An echocardiogram (also called an echo) is a type of ultrasound test that uses high-pitched sound waves that are sent through a device called a transducer. The device picks up echoes of the sound waves as they bounce off the different parts of your heart. These echoes are turned into moving pictures of your heart that can be seen on a video screen.
The different types of echocardiograms are:
Transthoracic echocardiogram (TTE). This is the most common type. Views of the heart are obtained by moving the transducer to different locations on your chest or abdominal wall.
Stress echocardiogram. During this test, an echocardiogram is done both before and after your heart is stressed either by having you exercise or by injecting a medicine that makes your heart beat harder and faster. A stress echocardiogram is usually done to find out if you might have decreased blood flow to your heart (coronary artery disease).

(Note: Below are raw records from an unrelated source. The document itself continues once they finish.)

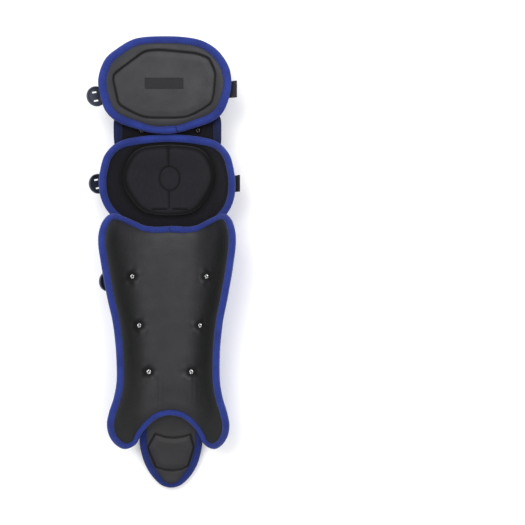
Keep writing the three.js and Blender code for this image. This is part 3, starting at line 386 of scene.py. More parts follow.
def lin(red, green, blue):
    """A colour given in display values, as linear light."""
    share = np.array([red, green, blue]) / 255
    linear = np.where(share <= 0.04045, share / 12.92, ((share + 0.055) / 1.055) ** 2.4)
    return (*[float(value) for value in linear], 1)


class Nodes:
    """A small helper that adds and joins the nodes of one material."""

    def __init__(self, name):
        self.material = bpy.data.materials.new(name)
        self.material.use_nodes = True
        self.tree = self.material.node_tree
        self.shader = self.tree.nodes["Principled BSDF"]
        coords = self.tree.nodes.new("ShaderNodeTexCoord")
        self.place = coords.outputs["Object"]
        self.uv = coords.outputs["UV"]

    def feed(self, end, value):
        """Joins an input to another node's output, or sets its value."""
        if hasattr(value, "is_linked"):
            self.tree.links.new(value, end)
        else:
            end.default_value = value

    def add(self, kind, **values):
        node = self.tree.nodes.new("ShaderNode" + kind)
        for key, value in values.items():
            if key in node.inputs:
                self.feed(node.inputs[key], value)
            else:
                setattr(node, key, value)
        return node

    def math(self, operation, first, second=0.0):
        node = self.add("Math", operation=operation)
        self.feed(node.inputs[0], first)
        self.feed(node.inputs[1], second)
        return node.outputs[0]

    def scaled(self, value, factor, offset):
        return self.math("ADD", self.math("MULTIPLY", value, factor), offset)

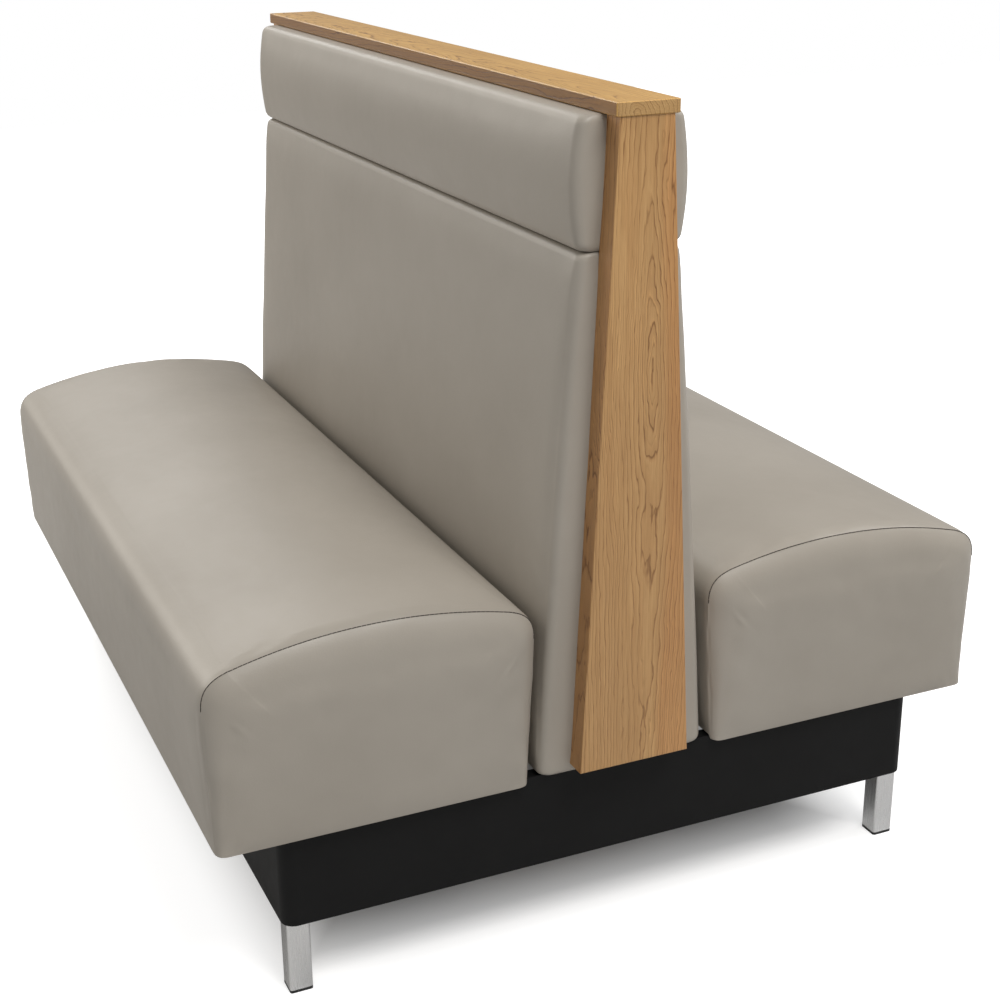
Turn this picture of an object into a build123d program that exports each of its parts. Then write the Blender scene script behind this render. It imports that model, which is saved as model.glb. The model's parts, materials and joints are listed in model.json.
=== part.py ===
from build123d import *
import os

# A restaurant booth: two upholstered benches, back to back on one base, with a shared back.
# Millimetres. The origin is on the floor under the middle of the booth, X runs along the
# benches and Z is up. The front bench faces -Y and the rear bench faces +Y.

os.makedirs("parts", exist_ok=True)

# The booth as a whole
overall_height = 1067.0
upholstered_length = 1219.0
base_end_setback = 10.5  # upholstered end to the base's end
base_side_setback = 80.0  # a bench's foot, at its front, to the base's long side
base_height = 130.0
leg_height = 102.0  # floor to the underside of the base

# Clearances
running_gap = 0.08  # radial, round a turning or sliding stem
tap_gap = 0.1  # what is tapped into a tube or folded round a wire
soft_gap = 0.3  # between a padding and what it only touches
fit_gap = 0.5  # what is laid in loosely
overrun = 5.0  # how far a cut runs past the piece

# Legs and levelling feet
leg_size = 30.0
leg_wall = 2.0
leg_corner_radius = 3.5
leg_end_inset = 9.0  # end of the base to the leg's outer face
leg_side_inset = 5.0  # long side of the base to the leg's outer face
pad_thickness = 4.0
pad_floor = 1.5  # under the stem
stem_diameter = 10.0
stem_spare = 10.0  # stem above the plug when the foot is wound in
plug_height = 26.0
plate_size = 86.0
plate_thickness = 3.0
plate_screw_inset = 12.0

# Base box
base_rail_thickness = 18.0
base_corner_radius = 18.0
base_block_size = 90.0
base_block_height = 80.0
cross_rail_share = 0.33  # how far out a cross rail stands, as a share of half the length
cross_rail_thickness = 18.0
cross_rail_rise = 30.0  # cross rails stay this far above the base's lower edge

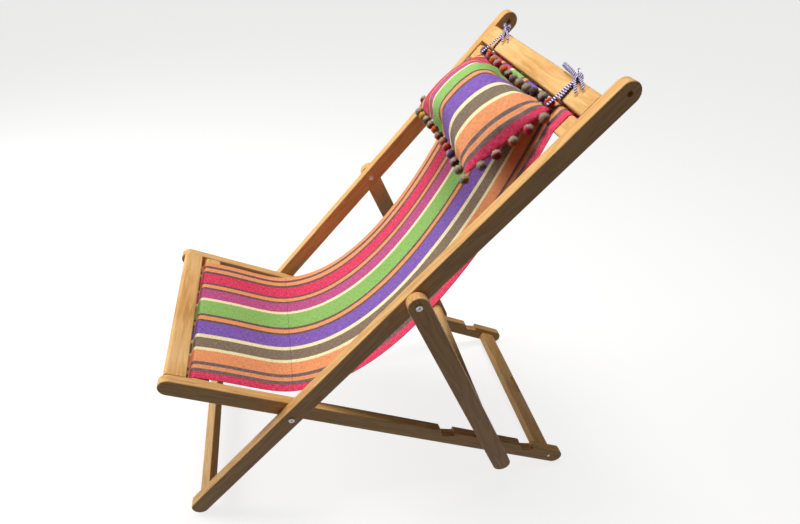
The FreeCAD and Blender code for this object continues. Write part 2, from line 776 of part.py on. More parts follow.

Doppler echocardiogram. This test is used to look at how blood flows through the heart chambers, heart valves, and blood vessels. The movement of the blood reflects sound waves to a transducer. The ultrasound computer then measures the direction and speed of the blood flowing through your heart and blood vessels. Doppler measurements may be displayed in black and white or in color.
Transesophageal echocardiogram (TEE). For this test, the probe is passed down the esophagus instead of being moved over the outside of the chest wall. TEE shows clearer pictures of your heart, because the probe is located closer to the heart and because the lungs and bones of the chest wall do not block the sound waves produced by the probe. A sedative and an anesthetic applied to the throat are used to make you comfortable during this test.
This test is done to :
Look for the cause of abnormal heart sounds (murmurs or clicks), an enlarged heart, unexplained chest pain or pressure, shortness of breath, or irregular heartbeats.
Check the thickness and movement of the heart wall.
Look at the heart valves and check how well they work.
See how well an artificial heart valve is working.
Measure the size and shape of the heart's chambers.
Check the ability of your heart chambers to pump blood (cardiac performance). During an echocardiogram, your doctor can calculate how much blood your heart is pumping during each heartbeat (ejection fraction). You might have a low ejection fraction if you have heart failure.
Detect a disease that affects the heart muscle and the way it pumps, such as cardiomyopathy.
Look for blood clots and tumors inside the heart.
Look for congenital heart defects or to check the effectiveness of previous surgery to repair a congenital heart defect.
Check how well your heart works after a heart attack.
Identify the specific cause of heart failure.
Look for a collection of fluid around the heart (pericardial effusion).
Look for a thickening of the lining (pericardium) around the heart.